Holmes’ argument is interesting but doesn’t persuade me. I would guess that most complementarians in the churches today continue to hold their views for some combination of (1) and (2): a small number of New Testament texts seem clear and decisive for them on eldership, and this aligns somehow with the overall biblical tendency to put official teaching authority on males as the church application of male headship. I’m complementarian on a few specific points for reasons like that, and not for any trinitarian reasons at all.

But the main move Holmes makes in his postscript is the contextualizing one: deciding that the history of complementarianism is the most illuminating context for Ware and Starke’s One God in Three Persons.  In my own review I noted several reasons why one might do that: the framing essays are the most explicitly complementarian and polemical, making the book an “eternal functional subordination sandwich.” And the preface highlights the recent controversy with egalitarian trinitarianism. So the dots are all there to be connected.

But I also noted that “there are several different things going on at the same time” in the book, and perhaps in light of Holmes’ review I should be more explicit about some of the other things I see there.

There are three other contexts in which I read this book, three other histories behind its argumentation:

A. Evangelical interest in the doctrine of the Trinity. The editors fielded a pretty interesting range of evangelical scholars to write on the doctrine of the Trinity. And though almost all (but not quite) of the authors find their way to a connection with complementarianism, almost all (but not quite) give solid evidence in these essays that they are primarily interested in the doctrine of God for its own sake, not just its payoff in gender debates.

This is a big deal because at the semi-popular level, evangelicals (my own people, o my dear own people!) have often been guilty of keeping the doctrine of the Trinity on the shelf until it proved useful for defeating opponents. “Here come the Jehovah’s Witnesses; quick, dust off the Trinity doctrine!” In the history of the gender discussion, some theologians have given the strong impression that they’re into the Trinity for its polemical gender value. Co-editor Bruce Ware, I hasten to add, is not among those some: even if he is quite warm and fully persuaded about his complementarian application of the doctrine of God, it’s always been abundantly clear that he is far more passionate about the Trinity for its own sake. So it’s not shocking that he (and co-editor John Starke) gathered a group of writers who show the same tendency. The book is framed and pitched as an extension of anti-egalitarian polemics. But the bulk of it is about God the Trinity, in good faith.

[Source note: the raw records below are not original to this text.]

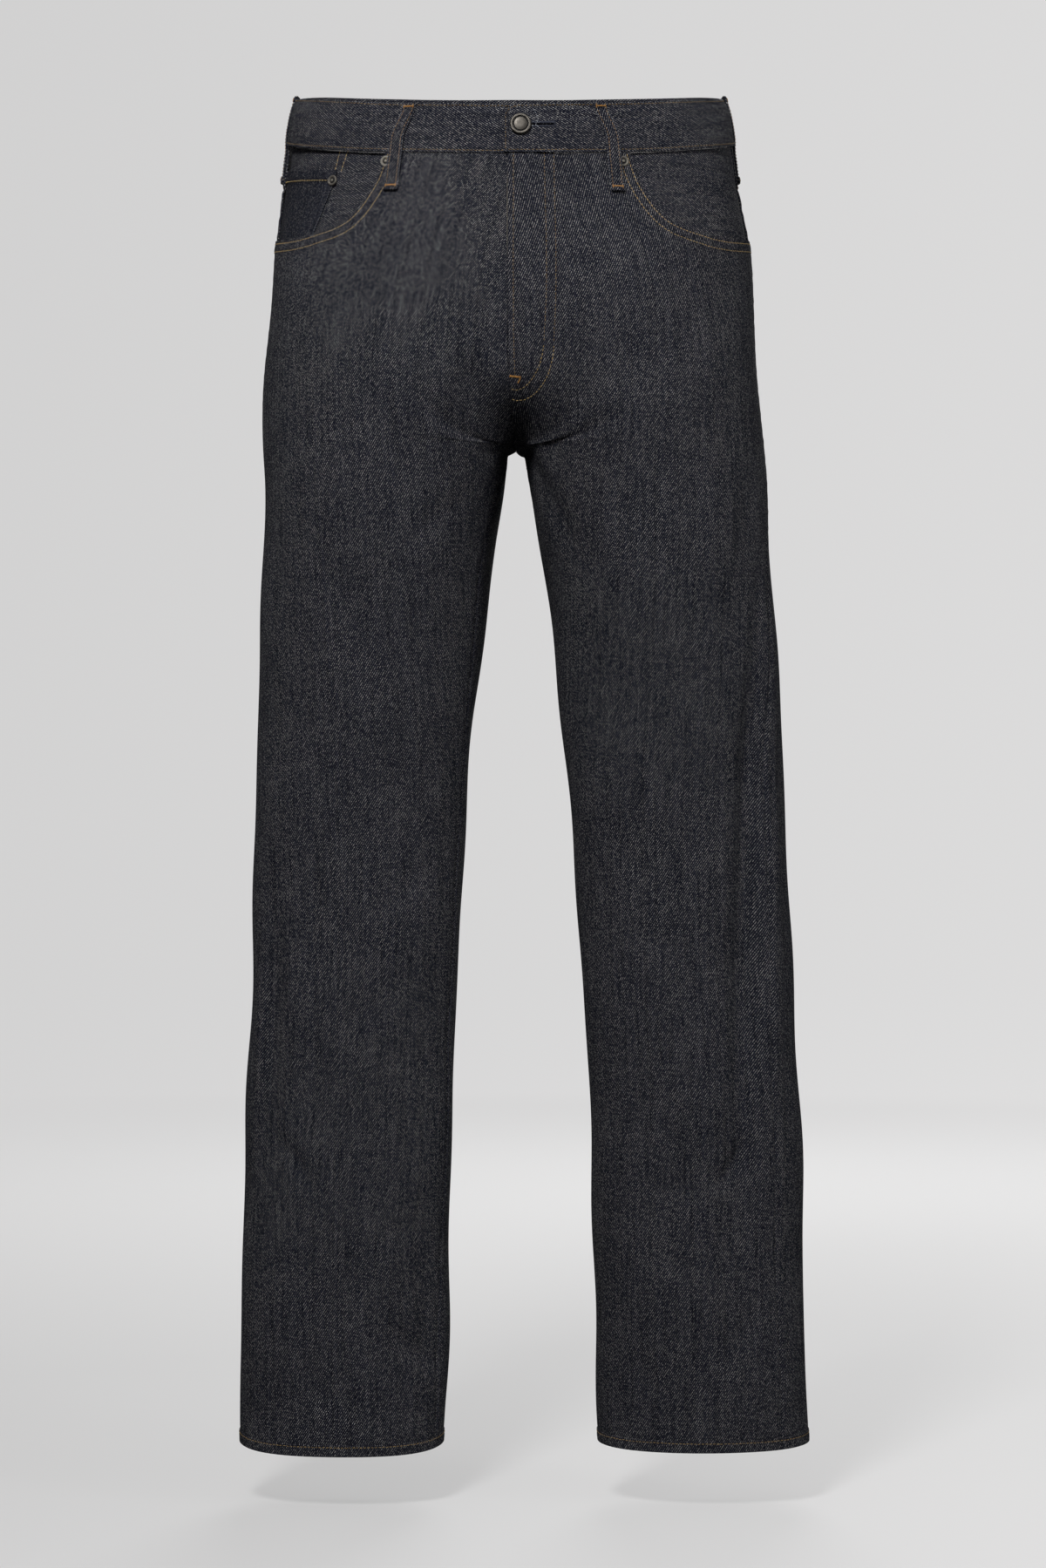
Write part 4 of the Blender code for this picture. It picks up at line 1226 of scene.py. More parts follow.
@dataclass
class Front(Panel):
    """A front panel, cut away at the pocket mouth; the left one laps over the right at the fly.

    The fly's curves are tenths of a millimetre: round from the centre seam, and height.
    """

    holds: ClassVar[bool] = True
    columns: int = 92
    fly_rise: float = 0.0015
    fly_width: float = 0.036
    fly_end_z: float = -0.212
    curl_z: float = -0.188
    curve_inner: tuple = ((287, -330), (287, -1770), (272, -1940), (208, -2115), (112, -2217),
                          (34, -2240), (8, -2234))
    curve_outer: tuple = ((363, -330), (363, -1780), (346, -1990), (272, -2180), (152, -2295),
                          (56, -2315), (8, -2308))
    mouth_insets: tuple[float, float] = (0.0028, 0.0093)
    edge_row: float = 0.0045
    tacks: tuple = (((0.0004, -0.2138), (0.0088, -0.2146), 0.0022),
                    ((0.0088, -0.215), (0.0064, -0.2188), 0.0011))

    @cached_property
    def mouth_cut(self) -> Array:
        """The mouth as metres round and heights."""
        line = self.pattern.mouth_line(self.side, 60)
        return line * np.stack([self.length(line[:, 1]), np.ones(60)], axis=1)

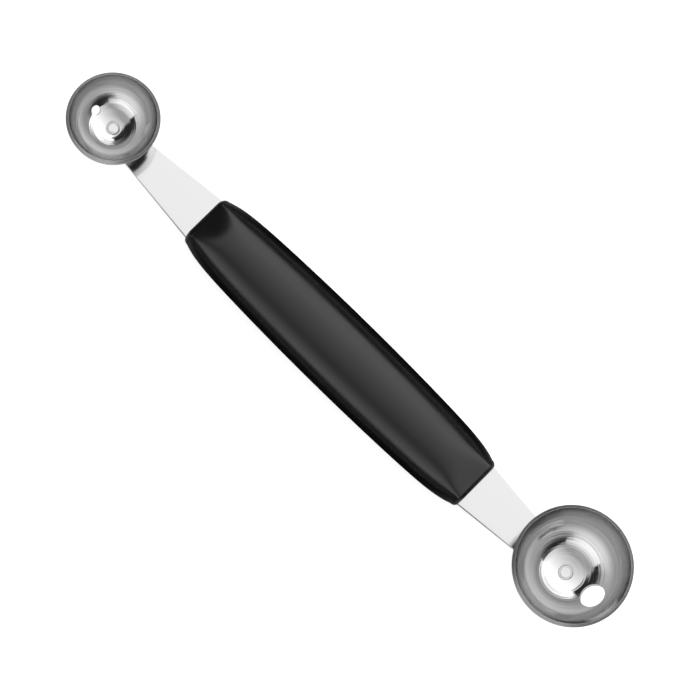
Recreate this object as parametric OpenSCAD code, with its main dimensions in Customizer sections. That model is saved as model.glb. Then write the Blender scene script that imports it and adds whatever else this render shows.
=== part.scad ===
/* [Handle] */
// Length of the moulded handle
handle_l = 95.4; // [80:0.2:120]
// Width across the middle
handle_w = 20.6; // [18:0.1:26]
// Width that the slow curve of the sides would have at the ends
handle_shoulder_w = 17.9; // [16.5:0.1:20]
// Width at each end, where the curve of the sides is fastest
handle_end_w = 15.2; // [14.4:0.1:16]
// Thickness through the middle, before the land is cut
handle_t = 13; // [11:0.1:18]
// Thickness that the slow curve of the back would have at the ends
handle_shoulder_t = 12.2; // [10:0.1:16]
// Thickness at each end, where the sloping flats meet the end face
ramp_end_t = 6.6; // [5:0.1:9]
// Rounding of the corners of the handle, seen from above
handle_corner_r = 1.6; // [1:0.1:2.5]
// Rounding of the edges above and below each end face
handle_edge_r = 0.9; // [0.5:0.1:1.5]
// Depth of the flat land that is cut along the underside, on which the tool rests
land_depth = 0.25; // [0.15:0.05:0.4]

/* [Tang] */
// Thickness of the steel strap
tang_t = 1.6; // [1:0.1:2.5]
// Width of the strap where it runs parallel inside the handle
tang_w = 13; // [10:0.1:14]
// Diameter of the holes through which the handle material keys into the strap
key_hole_d = 6; // [3:0.5:8]
// Distance between those holes along the strap
key_hole_pitch = 24; // [14:1:30]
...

B. Evangelical Fluency in Patristic and Medieval Theology. Again, when Ware and Starke went to the stable of writers who would sign on to this overall project, they found a plentiful supply of scholars who knew how to handle the classic traditions of Christian theology. The book is uneven in this regard, but the center of gravity seems to me to be pretty patristic. There is no sense of scurrying around to find somebody who could throw together a quick study on a select few church fathers in order to bolster an argument. Instead we have pieces here from scholars who were already conversant with patristic and medieval modes of reasoning, able to cite primary texts with a sense of context, and to acknowledge the complexities of doing justice to the concerns of earlier centuries. This is especially promising because several of the scholars involved are young: they must have gotten uncommonly solid, wide-ranging theological education at the various institutions where they trained.

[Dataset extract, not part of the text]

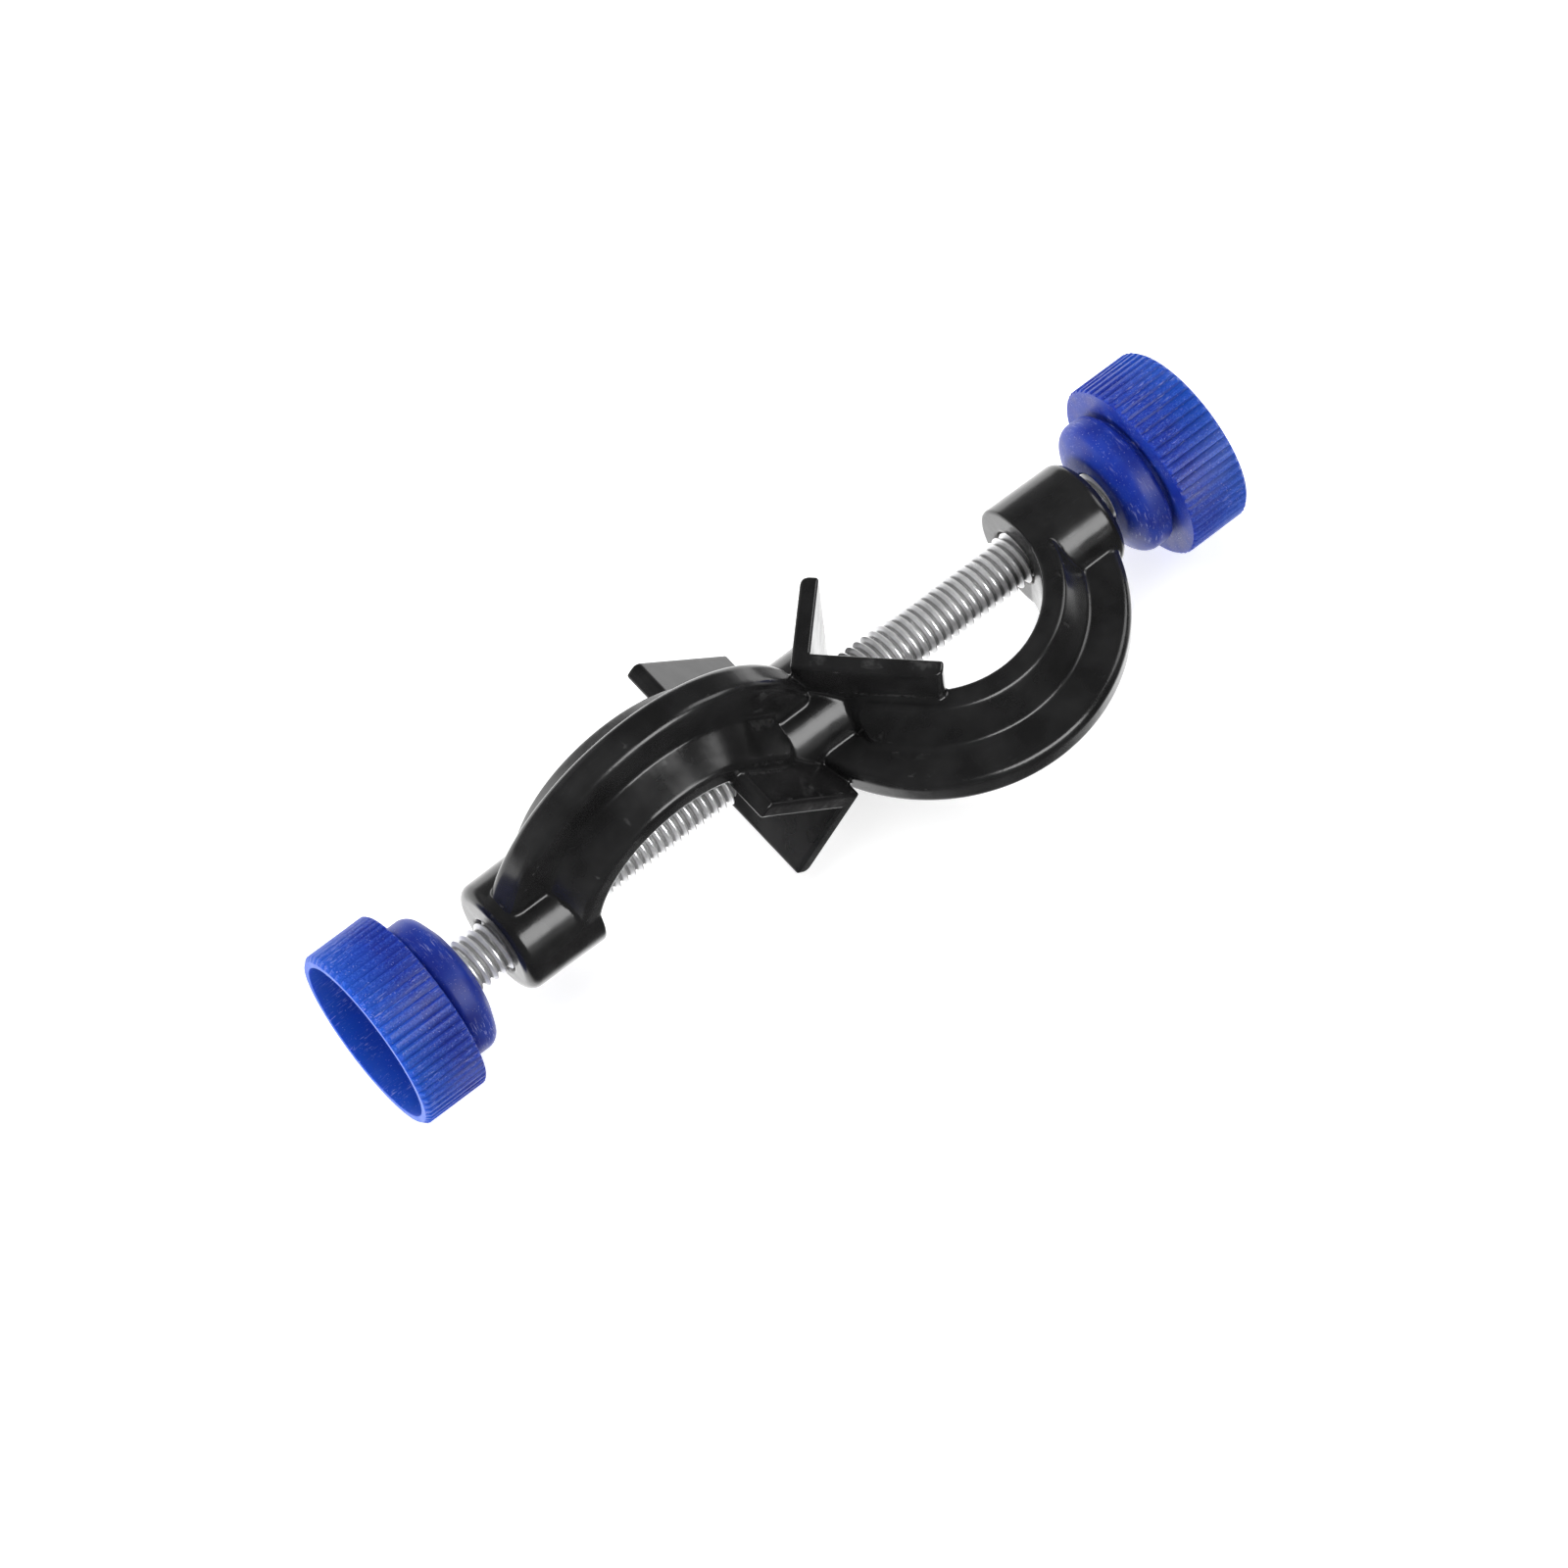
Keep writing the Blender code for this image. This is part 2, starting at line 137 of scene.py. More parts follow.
NECK_RADIUS = 6.9 * MM
BEAD_RADIUS = 8.0 * MM
BEAD_ROUND = 0.55 * MM
BEAD_NOSE_ROUND = 0.95 * MM
NOSE_RADIUS = 5.2 * MM
NOSE_LENGTH = 1.2 * MM
NOSE_ROUND = 0.4 * MM
BEAD_LENGTH = 2.7 * MM
NECK_LENGTH = 0.45 * MM

# The photo's viewpoint
CAMERA_BEARING = math.radians(-32.07)
CAMERA_TILT = math.radians(29.10)
CAMERA_ROLL = math.radians(-8.07)
CAMERA_DISTANCE = 649.5 * MM
CAMERA_LENS = 143.4
CAMERA_SENSOR = 36
AIM = MIDDLE + Vector((-4.59, -3.51, -3.01)) * MM

# Soft boxes: bearing from the front (degrees, positive to the right), height angle, distance, width,
# height, brightness, whether it is seen in reflections, and whether it gives soft light
SOFT_BOXES = {"front_box": (15, 34, 1.1, 0.75, 0.5, 9.0, True, False),
              "front_fill": (15, 34, 1.1, 0.75, 0.5, 2.0, False, True),
              "right_box": (76, 34, 1.1, 0.5, 0.5, 4.0, True, True),
              "low_box": (15, 11, 1.0, 0.6, 0.2, 0.8, True, True),
              "back_box": (200, 30, 1.3, 0.8, 0.6, 0.3, True, True),
              "sky_fill": (190, 68, 1.4, 1.6, 1.6, 2.3, False, True),
              "left_fill": (-85, 15, 1.3, 0.9, 0.7, 7.0, False, True)}
AIR_LIGHT = 0.07
WALL_LIGHT = 0.18
TABLE_LIGHT = 1.8               # what the lit table behind the clamp looks like in its reflections
TABLE_GLOW = 0.75
TABLE_SIZE = 6
TABLE_BELOW = (0.02, -0.08)     # the directions between which each part of the room fades in
TABLE_BEHIND = (-0.36, -0.1)
WALL_LOW = (0.62, 0.3)
WALL_FAR = (0.1, 0.6)

# Colours
ENAMEL_DEEP = (0.010, 0.010, 0.0102, 1)
ENAMEL_PALE = (0.017, 0.017, 0.0174, 1)
ENAMEL_DUST = (0.05, 0.05, 0.052, 1)
ENAMEL_EDGE = (0.09, 0.09, 0.09, 1)
BARE_METAL = (0.42, 0.41, 0.4, 1)
ZINC_DULL = (0.74, 0.74, 0.75, 1)
ZINC_PALE = (0.90, 0.90, 0.91, 1)
# painted shade and grime darkening the thread's roots
ZINC_ROOT_SHADE_AND_GRIME = (0.06, 0.06, 0.056, 1)
# scratches, and a painted highlight along the thread's crests
ZINC_SCRATCH_AND_HIGHLIGHT = (0.98, 0.98, 0.98, 1)
BLUE_DEEP = (0.009, 0.026, 0.28, 1)
BLUE_PALE = (0.012, 0.041, 0.345, 1)
# painted glow of light through the cup's wall near its rim
BLUE_PAINTED_GLOW = (0.008, 0.085, 0.48, 1)
BLUE_RUBBED = (0.10, 0.22, 0.85, 1)
BLUE_SCUFFED = (0.46, 0.49, 0.84, 1)
TABLE_COLOUR = (0.85, 0.85, 0.85, 1)
WHITE = (1, 1, 1, 1)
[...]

C. Recovery of Classic Doctrines in Greater Detail. Again the book is mixed in this regard, but there seems to be a tilt in the direction of certain classic doctrinal formulations which have not been especially prominent in recent evangelical theology. I am especially thinking of the venerable doctrine of the eternal generation of the Son (but more generally the relations of origin within the Trinity). Just a few years ago at ETS it seemed to me that there were always two or three papers rejecting the doctrine as insufficiently clear from Scripture and unnecessary for robust trinitarianism. This book contains some of that tone, but I think the voices advocating eternal generation are clearer. The doctrine of the Trinity’s inseparable outward works is also back on its feet here (after what seemed like some recent stumbling): several authors find the ancient doctrine compelling, see the biblical case for it, and argue on its basis. Various things like divine simplicity of a medieval sort and dyotheletism of a sixth ecumencial council type also put in an appearance here and there.

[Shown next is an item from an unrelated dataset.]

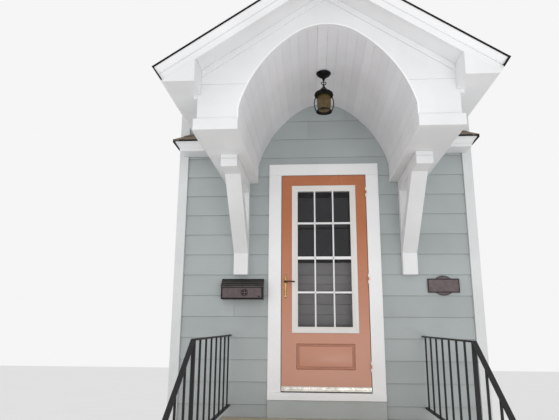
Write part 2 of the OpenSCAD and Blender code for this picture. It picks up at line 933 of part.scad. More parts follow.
// Mailbox: an open-topped box of sheet metal on a back block, with the pin that its lid turns on
module mailbox() {
    half = mailbox_w / 2;
    rim = mailbox_h - lid_gap;
    shoulder = lid_hinge_z - 2 * lid_ear_r;
    module side() {
        polygon([
            [0, 0], [-mailbox_d, 0], [-mailbox_d, mailbox_front_h],
            [lid_hinge_y - lid_ear_r, lid_hinge_z],
            [lid_hinge_y + lid_ear_r, lid_hinge_z], [lid_hinge_y + lid_ear_r, shoulder],
            [-siding_t, shoulder], [-siding_t, rim], [0, rim]
        ]);
        translate([lid_hinge_y, lid_hinge_z]) circle(r = lid_ear_r);
    }
    color("dimgray") translate([-mailbox_x, 0, mailbox_foot]) {
        difference() {
            along_x(-half, half) side();
            block([-half + sheet_t, -mailbox_d + sheet_t, sheet_t], [half - sheet_t, -siding_t, mailbox_h]);
        }
        translate([-half, lid_hinge_y, lid_hinge_z]) rotate([0, 90, 0])
            cylinder(h = mailbox_w, r = lid_pin_r);
    }
}

// The lid slopes down to the front, laps over the mailbox's front and ends, and turns on its barrel
module mailbox_lid() {
    half = mailbox_w / 2 + lid_gap + sheet_t;
    barrel = mailbox_w / 2 - sheet_t - lid_gap;
    low = mailbox_front_h + lid_gap;
    module outline(grow, back) {
        back_z = mailbox_h + (back - lid_back) * lid_slope;
        polygon([
            [lid_front - grow, low - lid_lap], [lid_front - grow, low + grow],
            [back, back_z + grow], [back, back_z - lid_lap]
        ]);
    }
    color("dimgray") translate([-mailbox_x, 0, mailbox_foot]) difference() {
        union() {
            difference() {
                along_x(-half, half) outline(sheet_t, lid_back);
                along_x(-half + sheet_t, half - sheet_t) outline(0, lid_back + 1);
                block([-half + sheet_t, lid_front, 0], [half - sheet_t, lid_back + 1, low]);
            }
            translate([-barrel, lid_hinge_y, lid_hinge_z]) rotate([0, 90, 0])
                cylinder(h = 2 * barrel, r = lid_hinge_r);
        }
        translate([-barrel - 1, lid_hinge_y, lid_hinge_z]) rotate([0, 90, 0])
            cylinder(h = 2 * barrel + 2, r = lid_pin_r + small);
    }
}

// The bare house plaque, with a low crest above and below
module house_plaque() {
    plaque_t = siding_t + plaque_proud;
    plaque_x = bay_x - corner_board_w - plaque_gap - plaque_w / 2;
    crest_r = (pow(crest_w / 2, 2) + pow(crest_out, 2)) / (2 * crest_out);
    color("dimgray") translate([plaque_x, 0, sill_z + plaque_z]) along_y(-plaque_t, 0) {
        square([plaque_w, plaque_h], center = true);
        for (side = [0, 1]) mirror([0, side]) intersection() {
            translate([0, plaque_h / 2 + crest_out - crest_r]) circle(r = crest_r, $fn = 120);
            translate([-crest_w / 2, 0]) square([crest_w, plaque_h]);
        }
    }
}

// Lantern: everything hangs from the eye under the canopy's stem
canopy_top_r = canopy_r * 0.94;
canopy_z = crown_centre[1] + sqrt(pow(crown_r, 2) - pow(canopy_top_r, 2));
stem_z = canopy_z - canopy_h - stem_l;
wire_r = ring_wire / 2;
ring_r = eye_r + wire_r;
eye_z = stem_z - ring_r;
hang = ring_wire + small;
link_z = eye_z - ring_r + hang;
lantern_eye_z = link_z - 2 * ring_r + hang - ring_r;
cap_top_z = lantern_eye_z - ring_r;
brim_z = cap_top_z - lantern_cap_h;
glass_foot_z = brim_z - lantern_glass_h;

// A round eye of wire that stands in the YZ plane
module eye(z) {
    translate([0, -lantern_y, z]) rotate([0, 90, 0]) rotate_extrude()
        translate([ring_r, 0]) circle(r = wire_r, $fn = 24);
}

// A long ring of wire that stands upright, its straight bars turned from X by an angle
module long_ring(z, straight, turn) {
    translate([0, -lantern_y, z]) rotate([0, 0, turn]) for (side = [-1, 1]) {
        translate([side * straight / 2, 0, 0]) rotate([90, side * 90, 0])
            rotate_extrude(angle = 180) translate([ring_r, 0]) circle(r = wire_r, $fn = 24);
        translate([-straight / 2, 0, side * ring_r]) rotate([0, 90, 0])
            cylinder(h = straight, r = wire_r, $fn = 24);
    }
}

// A turned form hung from a level, its outline given as shares of its radius and of its height
module turned(outline, r, top, h) {
    translate([0, -lantern_y, top]) rotate_extrude() polygon([for (p = outline) [r * p[0], -h * p[1]]]);
}

module lantern_canopy() {
    bowl = [[0, 0], [canopy_top_r / canopy_r, 0], [1, 0.15], [0.93, 0.36], [0.66, 0.7], [0.3, 1], [0, 1]];
    stem = [[0, 0], [1, 0], [0.42, 0.4], [0.26, 1], [0, 1]];
    color("black") {
        turned(bowl, canopy_r, canopy_z, canopy_h);
        turned(stem, canopy_r * 0.3, canopy_z - canopy_h, stem_l);
        eye(eye_z);
    }
}

module lantern_link() {
    color("black") long_ring(link_z - ring_r, link_straight, 0);
}

// Flared cap, the bowed wires on both sides and the base in one piece
module lantern_frame() {
    cap = [
        [0, 0], [0.1, 0], [0.37, 0.26], [0.62, 0.53], [0.78, 0.64], [0.95, 0.8],
        [1, 0.94], [0.9, 1.04], [0.68, 1], [0, 1]
    ];
    base = [[0, 0], [0.94, 0], [1, 0.3], [0.75, 0.85], [0, 1]];
    base_lip = 14;
    foot_r = lantern_glass_r + base_lip;
    seat = 3;
    foot = [foot_r - seat - wire_r, glass_foot_z - seat];
    head = [brim_r * 0.82, brim_z + seat];
    bow = brim_r + wire_r - head[0];
    color("black") {
        long_ring(lantern_eye_z, ring_wire, 90);
        turned(cap, brim_r, cap_top_z, lantern_cap_h);
        turned(base, foot_r, glass_foot_z, lantern_base_h);
        for (turn = [0, 180])
            translate([0, -lantern_y, 0]) rotate([0, 0, turn]) along_y(-wire_r, wire_r)
                bowed_wire(foot, head, bow);
    }
}

// A wire that bows out between two points, drawn flat
module bowed_wire(foot, head, bow) {
    bends = 12;
    side = [for (i = [0 : bends])
        let (share = i / bends) foot + (head - foot) * share + [bow * sin(180 * share), 0]];
    polygon(concat([for (p = side) p + [wire_r, 0]], [for (i = [bends : -1 : 0]) side[i] - [wire_r, 0]]));
}

module lantern_glass() {
    color("orange", 0.6) translate([0, -lantern_y, glass_foot_z]) difference() {
        cylinder(h = lantern_glass_h, r = lantern_glass_r);
        translate([0, 0, 1]) cylinder(h = lantern_glass_h - 2, r = lantern_glass_r - lantern_glass_t);
    }
}

foundation();
wall_sides();
wall_centre();
corner_boards();
door_casing();
door_frame();
door_sill();
riser_board();
pent_roofs();
pent_cornices();
hood_beams();
gable_panel();
vault();
beam_caps();
frieze();
rake_soffit();
rake_boards();
eave_boxes();
hood_roof();
bracket_arms();
bracket_posts();
bracket_braces();
landing_slab();
landing_base();
step_top();
step_middle();
step_bottom();
landing_railings();
stair_railings();
storm_door();
storm_sweep();
storm_lite_frame();
storm_glass();
handle_plate();
door_lever();
inner_door();
inner_door_knob();
door_hinges();
mailbox();
mailbox_lid();
house_plaque();
lantern_canopy();
lantern_link();
lantern_frame();
lantern_glass();
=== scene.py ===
"""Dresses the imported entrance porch: clapboards, mouldings, shingles, a planked vault, the glazed storm door
with its ironmongery, railings and a lantern, under plain studio light and the photograph's camera."""

import math
import random

import bmesh
import bpy
from mathutils import Matrix, Vector


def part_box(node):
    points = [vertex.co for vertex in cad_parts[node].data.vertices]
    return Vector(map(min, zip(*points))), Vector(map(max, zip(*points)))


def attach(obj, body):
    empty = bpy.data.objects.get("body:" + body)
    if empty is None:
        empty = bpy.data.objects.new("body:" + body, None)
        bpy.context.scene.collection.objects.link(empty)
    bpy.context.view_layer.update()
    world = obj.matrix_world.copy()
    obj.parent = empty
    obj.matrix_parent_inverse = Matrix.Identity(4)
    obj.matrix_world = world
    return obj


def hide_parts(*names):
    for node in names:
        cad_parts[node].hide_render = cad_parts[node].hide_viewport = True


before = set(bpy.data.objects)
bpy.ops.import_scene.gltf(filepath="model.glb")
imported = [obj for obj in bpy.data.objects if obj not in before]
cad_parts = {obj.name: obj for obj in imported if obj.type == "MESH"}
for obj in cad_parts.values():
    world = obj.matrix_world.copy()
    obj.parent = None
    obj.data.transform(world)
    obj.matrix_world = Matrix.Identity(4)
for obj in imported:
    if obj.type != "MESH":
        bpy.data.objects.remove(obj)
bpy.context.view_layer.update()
dice = random.Random(7)
scene = bpy.context.scene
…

This is a cheering sign, especially since the confidence about eternal generation and inseparable operations seems to skew to the younger side as well (though on both counts Bob Letham puts in a good showing for the elders). It would be silly (as most generational analysis is) to make too much of this, but there’s some evidence here for a generational shift in the direction of affirming more of the details of the classic doctrinal tradition. Evangelical theologians have of course been rock solid on the Trinity and the incarnation and have generally been quite Nicene in that sense, but the current generation of rising scholars seems to inhabit more of a pro-Nicene theological culture (in the sense that Lewis Ayres attributes to patristic orthodoxy). This retrieval of something old is nothing completely new; we’ve had some loyal retrievers in our ranks for a while (sorry if that conjures Air Bud imagery for you). But there are signs that creative alignment with classic doctrinal norms is becoming part of the standard equipment of evangelical theologians. The older authors in this volume tend to ignore or even be standoffish about eternal generation and inseparable operations; the younger authors tend to presuppose and argue on the basis of them. It’s not a generational division or gap: the one generation trained the other, and they obviously maintain a common front here within the paramaters of a complementarian project. And there aren’t enough chapters to warrant any strong conclusions about trends: the ages of the authors might be the least relevant data point to consider.

But if (like me) you read this book in the “evangelicals doing trinitarian and christological doctrine” context more than in the complementarian context (like Holmes), this is a good sign.